Equally annoying, the UN Security Council refuses to end its oil-for-food programme by dropping its sanctions — no surprise since the 2.5% it gets on all sales is used to feed the 3,000-person bureaucracy that administers the programme, and Russia and France want to control the awarding of reconstruction contracts.
That places a legal cloud over the title to Iraq’s oil, with the right to sell it claimed by the coalition; the UN; Mohammed Mohsen al- Zubaidi, an exile returned to Iraq to proclaim himself governor of Baghdad; and the several Shi’ite clerics who are using the freedom won for them by the American military to cry “Yankee go home” at rallies attended by the millions of their co-religionists who constitute 60% of the Iraqi population.
Some of these problems can be solved. America can simply ignore the UN, and start selling Iraq’s oil. Buyers who are nervous about receiving clean title to the oil can be reassured by American guarantees or some form of insurance. Or America can simply buy the oil on its account, and pay money into a trust fund for the Iraqi people.
But adding Iraqi oil to world markets might still prove to be no easy thing. When the Americans promised to create a democracy in Iraq they didn’t consider the possibility that Iraq’s 100 billion barrels of oil reserves (9% or more of the world’s total) might end up in the hands of an Islamic regime similar to that in Iran. If the behaviour of Iran (almost 9% of world reserves) is any guide, Iraq’s new clerics-turned-oil-moguls will be price hawks — a voice for the low- output, high-price scenario that analysts were hoping a democratic Iraq would end.
There is worse. In Russia (which has almost 5% of world reserves), Yukos’s acquisition of Sibneft creates a $35 billion company, the seventh-largest oil group in the world, measured by market value. That behemoth is unlikely to be a price-cutting scrambler for short-term revenue. Besides, the pipelines and ports needed to bring more Russian oil to market will cost some $5 billion and be completed no earlier than 2007. So don’t look to Russia for near-term price relief.
Or to Nigeria, America’s fourth-largest source of imports. With opposition parties threatening disruption to protest the apparently fraudulent re-election of President Olusegun Obasanjo, the African nation is unlikely to be a totally reliable supplier. Venezuela, another important American supplier, sits on 7% of world reserves and is controlled by a pro-Castro president who has precipitated a supply- disrupting strike by politicising the industry’s management, and is running the fields so badly that productive capacity has fallen. Mexico shows no sign of expanding capacity by dropping its ban on foreign investment in its oil business. And petroleum inventories in America are at the lowest level in 30 years.
True, oil markets have recently eased a bit. Petrol prices are down 14 cents from their mid-March peak of $1.73 a gallon, as additional crude produced by Saudi Arabia before the war reaches our shores, along with record imports of petroleum products. And demand is being further dampened by the slowing of Asian growth caused by the Sars outbreak, continued recession in Germany and France, and reduced air travel everywhere.

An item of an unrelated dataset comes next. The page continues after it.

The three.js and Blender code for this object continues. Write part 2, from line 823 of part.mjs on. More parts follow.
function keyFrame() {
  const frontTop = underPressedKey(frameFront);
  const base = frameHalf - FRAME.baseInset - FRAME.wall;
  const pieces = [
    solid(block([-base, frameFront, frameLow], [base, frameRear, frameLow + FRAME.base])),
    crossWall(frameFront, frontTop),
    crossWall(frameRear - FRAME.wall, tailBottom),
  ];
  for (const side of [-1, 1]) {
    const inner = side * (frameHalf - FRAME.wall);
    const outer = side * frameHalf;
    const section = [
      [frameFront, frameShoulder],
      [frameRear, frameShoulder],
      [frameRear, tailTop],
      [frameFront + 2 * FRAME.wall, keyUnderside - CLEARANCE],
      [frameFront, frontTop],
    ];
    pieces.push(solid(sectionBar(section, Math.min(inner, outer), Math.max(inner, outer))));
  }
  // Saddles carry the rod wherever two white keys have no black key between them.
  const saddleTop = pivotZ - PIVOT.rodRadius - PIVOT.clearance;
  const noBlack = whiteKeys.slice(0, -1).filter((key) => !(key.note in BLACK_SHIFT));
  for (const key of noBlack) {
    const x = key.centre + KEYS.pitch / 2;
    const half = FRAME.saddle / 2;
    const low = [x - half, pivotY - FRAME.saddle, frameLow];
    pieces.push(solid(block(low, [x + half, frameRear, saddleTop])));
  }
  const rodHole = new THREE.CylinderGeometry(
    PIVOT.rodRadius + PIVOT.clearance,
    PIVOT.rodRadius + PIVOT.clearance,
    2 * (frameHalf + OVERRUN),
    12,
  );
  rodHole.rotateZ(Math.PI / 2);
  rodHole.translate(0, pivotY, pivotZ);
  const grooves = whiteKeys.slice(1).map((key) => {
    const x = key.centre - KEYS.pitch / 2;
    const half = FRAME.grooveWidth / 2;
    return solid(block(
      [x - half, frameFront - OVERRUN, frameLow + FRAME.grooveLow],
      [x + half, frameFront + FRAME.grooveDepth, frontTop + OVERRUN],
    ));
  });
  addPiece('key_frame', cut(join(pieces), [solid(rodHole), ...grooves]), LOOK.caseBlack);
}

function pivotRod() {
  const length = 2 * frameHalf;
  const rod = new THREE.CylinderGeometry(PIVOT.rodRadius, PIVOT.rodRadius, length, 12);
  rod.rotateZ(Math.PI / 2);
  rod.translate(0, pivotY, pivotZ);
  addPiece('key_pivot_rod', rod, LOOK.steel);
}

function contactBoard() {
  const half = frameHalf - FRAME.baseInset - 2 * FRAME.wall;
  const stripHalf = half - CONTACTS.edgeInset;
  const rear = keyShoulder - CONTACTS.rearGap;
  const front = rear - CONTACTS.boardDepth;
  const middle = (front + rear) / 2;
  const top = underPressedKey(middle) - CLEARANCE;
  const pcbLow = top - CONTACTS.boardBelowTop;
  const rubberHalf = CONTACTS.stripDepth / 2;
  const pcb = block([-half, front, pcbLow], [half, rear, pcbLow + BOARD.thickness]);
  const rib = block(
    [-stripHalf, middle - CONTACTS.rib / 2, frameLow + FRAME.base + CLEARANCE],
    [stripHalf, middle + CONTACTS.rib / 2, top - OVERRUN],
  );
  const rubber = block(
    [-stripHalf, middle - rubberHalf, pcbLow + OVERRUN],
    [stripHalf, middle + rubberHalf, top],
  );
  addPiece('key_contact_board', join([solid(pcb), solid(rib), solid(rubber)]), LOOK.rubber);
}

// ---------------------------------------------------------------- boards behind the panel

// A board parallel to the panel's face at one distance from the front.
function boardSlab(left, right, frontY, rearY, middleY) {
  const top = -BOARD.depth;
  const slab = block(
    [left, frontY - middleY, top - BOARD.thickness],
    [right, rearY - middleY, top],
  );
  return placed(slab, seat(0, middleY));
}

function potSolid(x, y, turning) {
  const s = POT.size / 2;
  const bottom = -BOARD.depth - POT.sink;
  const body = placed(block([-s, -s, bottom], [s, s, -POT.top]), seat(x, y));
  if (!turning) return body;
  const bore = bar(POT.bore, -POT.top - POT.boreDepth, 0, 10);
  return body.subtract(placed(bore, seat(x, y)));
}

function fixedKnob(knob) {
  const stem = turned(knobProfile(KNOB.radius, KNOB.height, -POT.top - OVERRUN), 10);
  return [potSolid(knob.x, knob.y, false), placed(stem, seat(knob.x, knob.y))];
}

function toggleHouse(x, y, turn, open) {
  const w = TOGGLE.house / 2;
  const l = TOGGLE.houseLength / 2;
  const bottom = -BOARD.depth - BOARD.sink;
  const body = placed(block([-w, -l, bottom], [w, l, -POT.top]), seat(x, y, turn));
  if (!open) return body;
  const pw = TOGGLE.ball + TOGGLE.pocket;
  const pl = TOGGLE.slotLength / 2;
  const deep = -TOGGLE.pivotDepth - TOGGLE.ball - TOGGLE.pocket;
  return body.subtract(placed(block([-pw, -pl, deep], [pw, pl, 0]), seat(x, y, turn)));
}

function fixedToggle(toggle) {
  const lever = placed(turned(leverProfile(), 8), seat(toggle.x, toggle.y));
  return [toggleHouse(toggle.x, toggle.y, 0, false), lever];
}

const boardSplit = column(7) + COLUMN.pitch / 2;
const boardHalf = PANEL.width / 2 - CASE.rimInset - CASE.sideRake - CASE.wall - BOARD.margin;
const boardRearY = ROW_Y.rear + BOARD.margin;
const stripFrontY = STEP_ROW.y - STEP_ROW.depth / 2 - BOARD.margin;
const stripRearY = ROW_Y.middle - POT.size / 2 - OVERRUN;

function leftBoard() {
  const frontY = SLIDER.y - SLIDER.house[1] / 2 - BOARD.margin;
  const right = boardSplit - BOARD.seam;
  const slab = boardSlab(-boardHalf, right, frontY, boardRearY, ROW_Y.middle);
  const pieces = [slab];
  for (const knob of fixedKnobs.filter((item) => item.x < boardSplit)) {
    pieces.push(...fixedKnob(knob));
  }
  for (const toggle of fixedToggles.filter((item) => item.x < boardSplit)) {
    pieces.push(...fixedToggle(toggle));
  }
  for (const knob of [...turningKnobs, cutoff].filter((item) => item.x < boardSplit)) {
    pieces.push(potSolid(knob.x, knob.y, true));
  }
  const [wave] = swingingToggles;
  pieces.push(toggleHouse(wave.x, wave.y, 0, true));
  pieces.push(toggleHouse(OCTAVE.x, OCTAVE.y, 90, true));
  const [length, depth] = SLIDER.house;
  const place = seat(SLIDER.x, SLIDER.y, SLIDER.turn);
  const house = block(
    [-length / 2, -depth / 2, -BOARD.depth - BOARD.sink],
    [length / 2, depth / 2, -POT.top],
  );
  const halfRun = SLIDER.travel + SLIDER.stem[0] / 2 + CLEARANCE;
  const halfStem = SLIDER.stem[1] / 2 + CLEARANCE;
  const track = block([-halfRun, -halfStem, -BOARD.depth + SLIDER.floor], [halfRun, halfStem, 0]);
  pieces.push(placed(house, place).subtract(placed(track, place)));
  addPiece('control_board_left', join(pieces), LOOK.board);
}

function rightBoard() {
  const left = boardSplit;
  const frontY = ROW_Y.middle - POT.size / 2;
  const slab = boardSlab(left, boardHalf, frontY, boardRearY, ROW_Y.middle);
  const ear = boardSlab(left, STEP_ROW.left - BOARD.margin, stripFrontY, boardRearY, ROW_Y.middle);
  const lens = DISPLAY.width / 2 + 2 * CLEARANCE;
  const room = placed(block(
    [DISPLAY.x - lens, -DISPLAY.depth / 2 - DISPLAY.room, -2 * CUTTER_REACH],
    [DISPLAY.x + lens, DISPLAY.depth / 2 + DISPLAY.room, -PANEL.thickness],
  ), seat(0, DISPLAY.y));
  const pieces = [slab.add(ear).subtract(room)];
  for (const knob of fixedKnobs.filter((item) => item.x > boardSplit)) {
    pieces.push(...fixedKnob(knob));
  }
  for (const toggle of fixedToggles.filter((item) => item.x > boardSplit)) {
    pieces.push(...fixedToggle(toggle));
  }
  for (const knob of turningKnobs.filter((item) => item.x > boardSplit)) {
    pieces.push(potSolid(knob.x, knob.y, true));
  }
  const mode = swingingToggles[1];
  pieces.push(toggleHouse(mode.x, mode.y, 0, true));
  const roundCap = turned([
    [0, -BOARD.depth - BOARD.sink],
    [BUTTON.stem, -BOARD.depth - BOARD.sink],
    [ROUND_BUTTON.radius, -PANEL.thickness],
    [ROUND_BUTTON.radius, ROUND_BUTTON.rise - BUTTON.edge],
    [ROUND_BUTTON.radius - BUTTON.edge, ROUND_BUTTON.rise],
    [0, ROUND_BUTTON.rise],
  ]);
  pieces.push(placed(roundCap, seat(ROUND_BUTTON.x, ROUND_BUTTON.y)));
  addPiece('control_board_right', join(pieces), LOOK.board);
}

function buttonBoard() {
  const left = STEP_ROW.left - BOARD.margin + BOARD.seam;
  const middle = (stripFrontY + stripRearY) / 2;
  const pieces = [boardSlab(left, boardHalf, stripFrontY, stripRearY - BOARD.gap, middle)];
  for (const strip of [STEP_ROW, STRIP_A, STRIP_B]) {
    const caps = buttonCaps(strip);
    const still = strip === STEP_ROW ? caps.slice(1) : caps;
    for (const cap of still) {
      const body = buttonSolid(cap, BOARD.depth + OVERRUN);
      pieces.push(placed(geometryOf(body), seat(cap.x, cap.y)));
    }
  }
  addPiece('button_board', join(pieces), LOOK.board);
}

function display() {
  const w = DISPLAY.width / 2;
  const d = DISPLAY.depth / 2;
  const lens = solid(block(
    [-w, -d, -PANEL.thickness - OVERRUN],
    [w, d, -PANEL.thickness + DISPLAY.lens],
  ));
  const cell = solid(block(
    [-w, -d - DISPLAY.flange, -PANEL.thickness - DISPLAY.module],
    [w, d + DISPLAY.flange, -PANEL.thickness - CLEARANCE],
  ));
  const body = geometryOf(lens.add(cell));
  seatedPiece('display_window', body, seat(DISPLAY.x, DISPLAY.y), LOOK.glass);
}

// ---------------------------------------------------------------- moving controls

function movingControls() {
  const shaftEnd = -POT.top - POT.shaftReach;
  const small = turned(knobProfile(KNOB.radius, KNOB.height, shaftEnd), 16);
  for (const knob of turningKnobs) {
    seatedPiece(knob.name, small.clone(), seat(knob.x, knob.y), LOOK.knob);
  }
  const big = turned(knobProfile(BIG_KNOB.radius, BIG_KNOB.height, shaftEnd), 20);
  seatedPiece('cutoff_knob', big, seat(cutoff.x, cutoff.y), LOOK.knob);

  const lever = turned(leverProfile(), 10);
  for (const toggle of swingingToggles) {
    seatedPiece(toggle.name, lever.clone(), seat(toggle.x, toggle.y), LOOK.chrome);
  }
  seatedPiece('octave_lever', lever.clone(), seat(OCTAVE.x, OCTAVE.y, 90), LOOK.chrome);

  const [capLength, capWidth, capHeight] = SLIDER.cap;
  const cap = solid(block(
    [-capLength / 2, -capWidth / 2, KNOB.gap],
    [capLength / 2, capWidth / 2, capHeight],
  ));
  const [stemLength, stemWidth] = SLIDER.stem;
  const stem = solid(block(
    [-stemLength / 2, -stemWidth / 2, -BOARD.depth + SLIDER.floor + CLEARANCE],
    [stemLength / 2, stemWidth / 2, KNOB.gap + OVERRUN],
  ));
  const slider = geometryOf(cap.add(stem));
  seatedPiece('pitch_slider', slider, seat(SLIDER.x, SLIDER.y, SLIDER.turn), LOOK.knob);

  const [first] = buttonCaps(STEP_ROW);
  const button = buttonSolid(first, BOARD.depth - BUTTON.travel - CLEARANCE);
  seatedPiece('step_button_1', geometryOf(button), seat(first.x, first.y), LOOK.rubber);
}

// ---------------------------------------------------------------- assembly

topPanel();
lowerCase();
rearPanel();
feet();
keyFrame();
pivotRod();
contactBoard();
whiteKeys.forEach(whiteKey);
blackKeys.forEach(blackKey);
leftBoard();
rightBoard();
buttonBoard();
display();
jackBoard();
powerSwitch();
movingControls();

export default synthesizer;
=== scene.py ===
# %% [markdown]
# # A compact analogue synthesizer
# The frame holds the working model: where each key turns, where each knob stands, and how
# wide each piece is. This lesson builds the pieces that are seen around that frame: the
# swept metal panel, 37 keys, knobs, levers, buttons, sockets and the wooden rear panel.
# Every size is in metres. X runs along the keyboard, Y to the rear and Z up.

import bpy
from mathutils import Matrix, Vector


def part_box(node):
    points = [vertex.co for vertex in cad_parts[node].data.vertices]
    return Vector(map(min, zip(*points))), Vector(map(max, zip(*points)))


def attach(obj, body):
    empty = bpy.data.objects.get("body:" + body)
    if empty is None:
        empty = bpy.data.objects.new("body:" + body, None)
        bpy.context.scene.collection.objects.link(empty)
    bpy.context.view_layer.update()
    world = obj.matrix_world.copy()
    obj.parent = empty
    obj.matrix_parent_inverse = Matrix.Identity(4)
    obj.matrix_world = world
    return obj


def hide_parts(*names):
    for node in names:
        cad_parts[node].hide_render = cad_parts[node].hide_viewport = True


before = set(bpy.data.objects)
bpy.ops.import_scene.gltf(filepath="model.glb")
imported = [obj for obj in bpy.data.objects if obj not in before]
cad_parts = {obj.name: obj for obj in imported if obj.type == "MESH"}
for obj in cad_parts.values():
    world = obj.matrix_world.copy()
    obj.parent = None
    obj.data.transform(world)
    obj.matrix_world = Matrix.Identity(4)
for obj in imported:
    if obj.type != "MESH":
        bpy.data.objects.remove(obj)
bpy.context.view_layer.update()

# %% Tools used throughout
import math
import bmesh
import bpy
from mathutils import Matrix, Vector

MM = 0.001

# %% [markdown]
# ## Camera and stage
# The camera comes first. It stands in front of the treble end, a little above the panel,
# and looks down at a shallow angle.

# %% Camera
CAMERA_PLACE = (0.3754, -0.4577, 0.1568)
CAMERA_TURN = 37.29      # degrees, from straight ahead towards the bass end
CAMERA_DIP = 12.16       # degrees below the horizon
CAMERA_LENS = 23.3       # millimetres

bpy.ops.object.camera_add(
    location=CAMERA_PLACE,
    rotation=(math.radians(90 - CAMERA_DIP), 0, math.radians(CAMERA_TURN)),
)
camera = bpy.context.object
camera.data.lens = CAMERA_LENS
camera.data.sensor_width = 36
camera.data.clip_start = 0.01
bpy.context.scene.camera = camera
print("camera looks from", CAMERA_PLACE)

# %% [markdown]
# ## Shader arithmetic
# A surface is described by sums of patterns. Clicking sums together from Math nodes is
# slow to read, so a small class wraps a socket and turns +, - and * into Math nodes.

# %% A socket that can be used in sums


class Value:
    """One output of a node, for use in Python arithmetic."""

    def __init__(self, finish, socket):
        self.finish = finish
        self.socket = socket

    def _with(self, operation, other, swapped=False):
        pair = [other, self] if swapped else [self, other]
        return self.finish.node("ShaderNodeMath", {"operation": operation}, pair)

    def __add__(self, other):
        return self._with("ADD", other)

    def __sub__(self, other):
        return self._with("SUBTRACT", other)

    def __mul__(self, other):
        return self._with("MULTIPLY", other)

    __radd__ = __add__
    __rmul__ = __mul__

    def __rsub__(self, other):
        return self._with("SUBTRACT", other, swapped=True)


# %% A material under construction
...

So we have two conflicting signals. On the supply side, there are constraints both political and economic: unstable regimes, a cartel that is threatening to cut back output, and shortages of infrastructure investment. That should mean higher prices. But on the demand side, we have Sars, the collapse of air travel, and slow growth. That should mean lower prices.

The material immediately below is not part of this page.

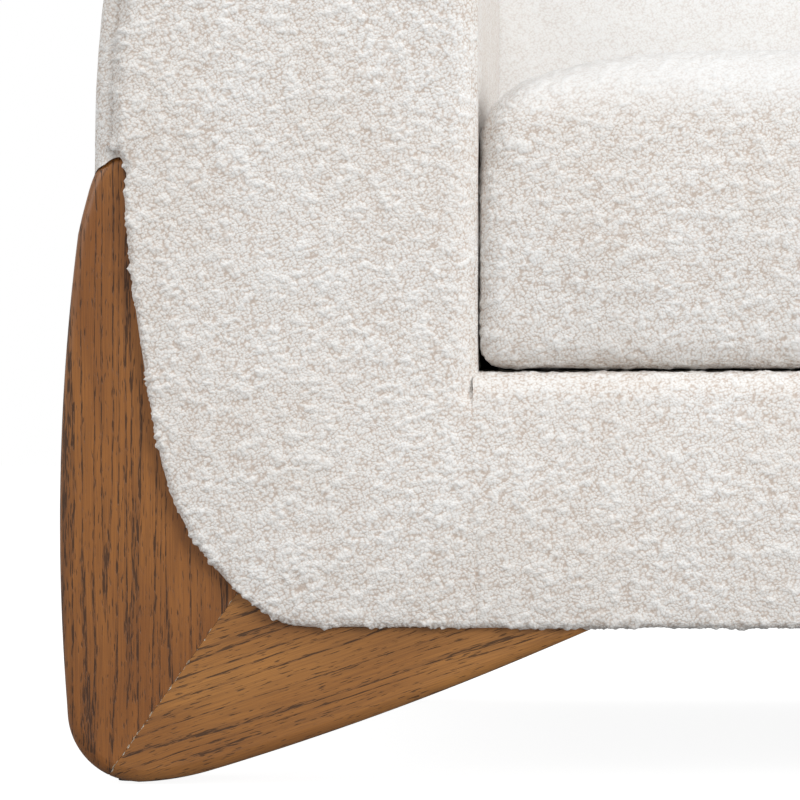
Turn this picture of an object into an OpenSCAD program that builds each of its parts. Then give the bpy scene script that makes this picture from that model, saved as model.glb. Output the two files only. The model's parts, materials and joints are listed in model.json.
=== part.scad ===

Steve Strongin, director of commodity research at Goldman Sachs, has balanced these conflicting pulls on price and decided that crude will likely jump into the low $30s when America’s holiday driving season starts in June. But when Iraq’s oil hits the market in significant quantities, a downward move to Opec’s preferred range of $22-$28 a barrel is likely.
In the end, oil prices may depend on the willingness of Opec to cut output from 26m barrels a day to the quota level of 24.5m, and eventually to trim back even further to make room for Iraq to re-enter the market. The biggest reductions will have to be taken by the Saudis.
And there’s the rub. If George Bush is serious about waging war on terrorism, he will have to put pressure on the Saudis to stop funding the spread of the creed that underlies it. But the president needs the Saudis. Since he cannot persuade Congress to give him the tax cuts he has asked for, he needs a different stimulus — oil prices low enough to keep consumers in the malls, car showrooms and estate agents’ offices.
And here is the ultimate irony: the elder Bush was disliked by many of the younger Bush’s ardent supporters for kow-towing to the Saudi royal family. These folks now find themselves serving a president whose re-election might depend on the favour of those very same royals. That is the price America pays for its inability to develop a policy for reducing its dependence on Saudi oil.